Original Indian drama in English offered two excellent visiting exemplars recently, their content and style at completely opposite poles. Nilanjan Choudhury’s The Square Root of a Sonnet, by Centre for Film and Drama (Bengaluru), brings science to the popular ken in ways that recall Michael Frayn’s Copenhagen and Complicité’s A Disappearing Number. Like the former, it extracts the drama in the career of a Nobel laureate in physics; like the latter, it sheds light on the achievement of an Indian scientist about whom our general public knows precious little. The second reason is a compelling one to persuade the organizers, the Indian Institutes of Science Education and Research, to make the edifying text available to school and university students.
Choudhury describes how Chandrasekhar went to Cambridge with his astounding calculations that led to the theory of black holes, drawing the notice of astrophysicist Eddington who, however, humiliated him at a conference by debunking his findings. Crushed, Chandrasekhar left for Chicago, where he worked on mundane military projects. He never returned to India because his uncle, C.V. Raman, refused to “allow astrophysicists … within 100 km of Bangalore.”

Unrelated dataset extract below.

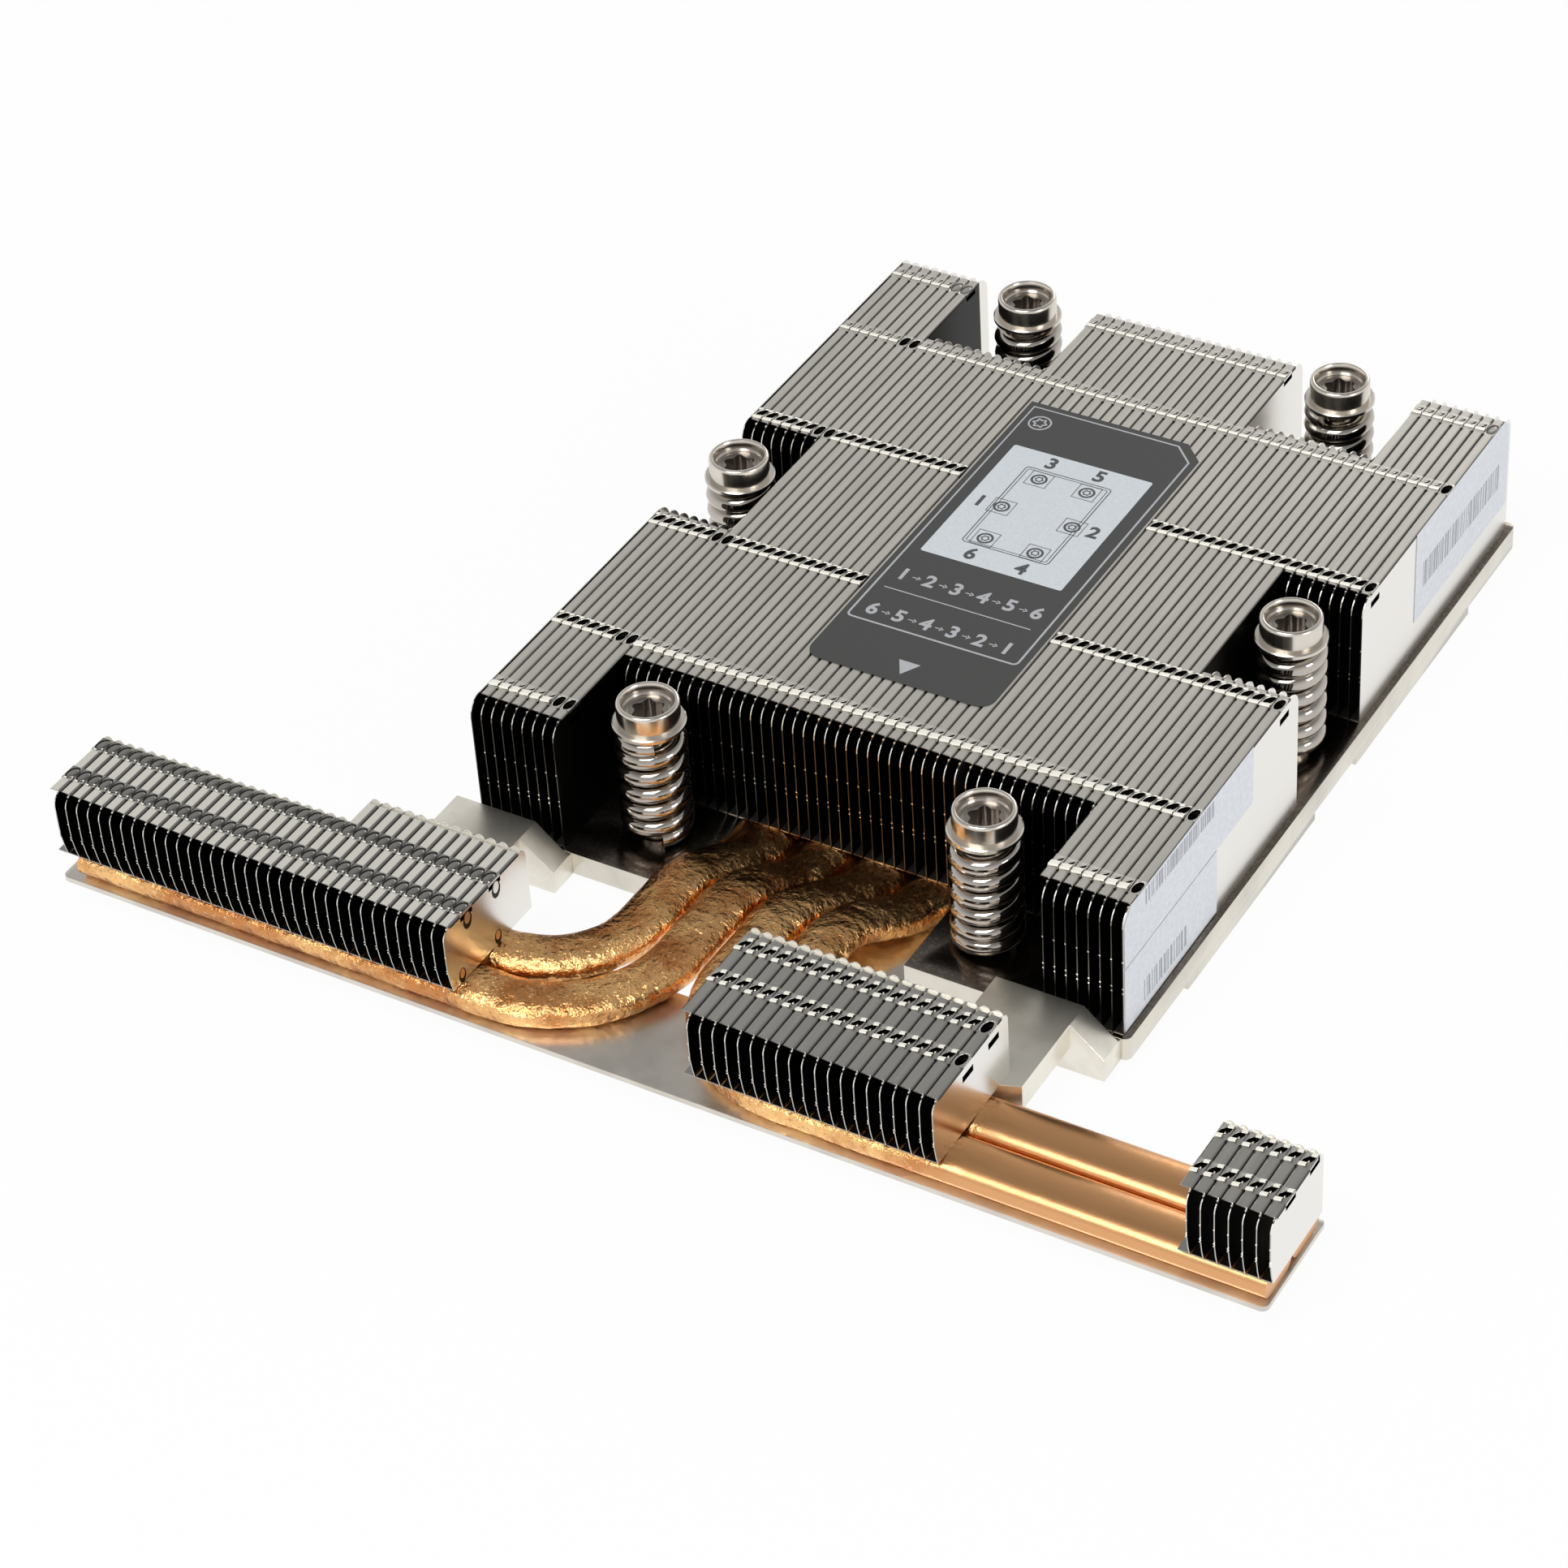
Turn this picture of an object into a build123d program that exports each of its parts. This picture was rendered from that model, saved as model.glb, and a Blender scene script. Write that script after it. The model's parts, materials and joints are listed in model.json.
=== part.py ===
from build123d import *
from math import cos, pi, radians, sin, sqrt
import os

# Passive server CPU heatsink: a nickel-plated base with zipper fins, and a second,
# lower level of fins in front of it, fed by four flattened heat pipes.
# X runs across the fins, +Y to the rear, +Z up. The origin is the centre of the base
# on its contact face. All sizes are in millimetres.

# Heights above the contact face
pedestal_height = 1.5
rail_bottom = 0.3
base_thickness = 3.4
fin_top = 24.0
wing_fin_height = 9.8
wing_sheet = 0.8

# Base plate
base_width = 94.0
base_front = -59.5
base_rear = 57.9
base_corner = 1.0
pedestal_width = 62.0
pedestal_length = 74.0
pedestal_corner = 2.0
rail_width = 2.6
rail_spans = ((-43.3, -6.6), (5.8, 42.1))
pocket_side_gap = 0.6
pocket_floor = 0.7

# Sheet-metal fins of the main level, counted from the left
fin_count = 61
fin_pitch = 1.535
fin_sheet = 0.3
fin_gap = 0.05
main_corner = 2.3
tab_front = -58.8
recess_front = -43.8
fin_rear = 56.5
side_notch = (-10.3, 8.8)
screw_notch_rear = 40.8
fins_beside_notch = 8
last_fin_before_centre = 20
last_fin_of_centre = 40

# Fins of the lower level
wing_pitch = 1.73
wing_corner = 0.9
wing_fin_front = -92.9
wing_fin_rear = -79.2
wing_fin_rear_wide = -74.5
left_wing_start = -87.1
left_wing_narrow = 22
left_wing_wide = 13
middle_wing_start = 6.05
middle_wing_fins = 20
right_wing_start = 71.2
right_wing_fins = 7

# Flattened heat pipes
pipe_width = 7.0
pipe_height = 3.8
pipe_corner = 1.3
pipe_base_pitch = 8.0
pipe_base_end = 44.0
pipe_front_pitch = 7.4
pipe_front_centre = -4.35
pipe_side_gap = 0.1
rise_start = -47.9
rise_end = -58.4
rise_radius = 16.0
rear_bar = -81.4
front_bar = -88.7
rear_bar_bend = 12.9
front_bar_bend = 16.5
left_bar_end = -86.0
right_bar_end = 80.6

# Plate under the lower level, and the two arms that tie it to the base
wing_plate_left = -88.6
wing_plate_right = 81.0
wing_plate_front = -92.6
wing_plate_rear = -76.5
arm_width = 12.0
arm_front = -77.35
arm_side_front = -76.1
arm_chamfer = 3.4
arm_gap = 0.6
arm_lefts = {"left_arm": -48.9, "right_arm": 29.4}
arm_ramp_run = 4.6
arm_ramp_depth = 3.9
arm_foot_width = 2.4

# Captive screws with their springs and retaining clips
corner_spacing_x = 47.8
corner_spacing_y = 102.0
side_spacing = 81.4
screw_centre_x = -0.8
screw_centre_y = 0.6
screw_top = 25.9
head_diameter = 8.2
head_height = 2.95
socket_diameter = 6.6
socket_depth = 1.5
drive_diameter = 4.6
drive_depth = 1.8
collar_diameter = 9.6
collar_height = 0.7
shank_diameter = 5.0
hole_clearance = 0.1
groove_diameter = 3.2
clip_diameter = 8.0
clip_sheet = 0.6
clip_clearance = 0.05
clip_seat_depth = 1.5
clip_seat_diameter = 9.0
thread_diameter = 3.9
thread_end = 0.3
spring_diameter = 9.4
spring_wire = 1.5
spring_open_coils = 4
spring_runs_per_coil = 10
spring_end_gap = 0.05
coil_gap = 0.1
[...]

All this Choudhury presents lucidly, through dialogue that explores not just science but the human experiences in institutions, race relations, betrayal of trust, and women’s supportive parts to such men as Chandrasekhar and Eddington. The strength lies in the words – which contemporary theatre downplays, seduced by technical gimmickry – but nothing pleases the mind more than ideas and feelings expressed in intelligent conversation, not showy spectacle. Choudhury joins the few current dramatists good at this: Frayn, David Auburn in Proof, Timberlake Wertenbaker in Winter Hill.
Of course, he relies on the four-member cast and Prakash Belawadi’s measured direction of them: Choudhury himself as Chandra, British-origin Sal Yusuf (the haughty but troubled Eddington), Spoorthi Gumaste (Chandra’s petulant wife) and Vani Joshi (Eddington’s devoted sister). The ideally rare phenomenon of a standing ovation comes cheap nowadays because spectators rise without enough critical discrimination, but this production deserved the one it received.
The only new play in this year’s Sabhagar Theatre Festival, Faezeh Jalali’s award-winning Shikhandi by FAT The Arts (Mumbai), announces the arrival of the accomplished actor-director Jalali as a writer. She goes back to classical Sanskrit lore, composes in deliberately ragged couplets, and workshops her collective in a physically exhausting regimen of interchanging roles, dance, music, gymnastics and martial arts, all to “question maleness and femaleness and everything in between.”
Shikhandi in the Mahabharata provides the perfect material. Rather than futilely relate a reduced epic or even several comparable episodes (for example, Brihannala) like other recent practitioners, she takes the better path of treating one character comprehensively. So, Shikhandi’s past birth as Amba, her rebirth as Shikhandini, her upbringing as a warrior son by her father who desired male progeny, and her exchange of genitalia with the Yaksha who wanted to become female, form the text. But Jalali cuts it short unnecessarily. She should develop Shikhandi’s father-in-law scolding his daughter for “fake news”, and Shikhandi’s death at Aswatthama’s hands; and delete the introductory expositions of the epic itself, which sound strangely tailored for a foreign audience.
We cannot fault Jalali’s adoption of a comic register, because most such retellings soak in sorrow and morbidity. But too much levity backfires from the complexity of the gender-bender narrative, and sometimes the wordplay becomes too crass. On the other hand, the interpretation of Draupadi as a macho lady enchants. Without exception, the performers are superb, particularly Srishti Shrivastava.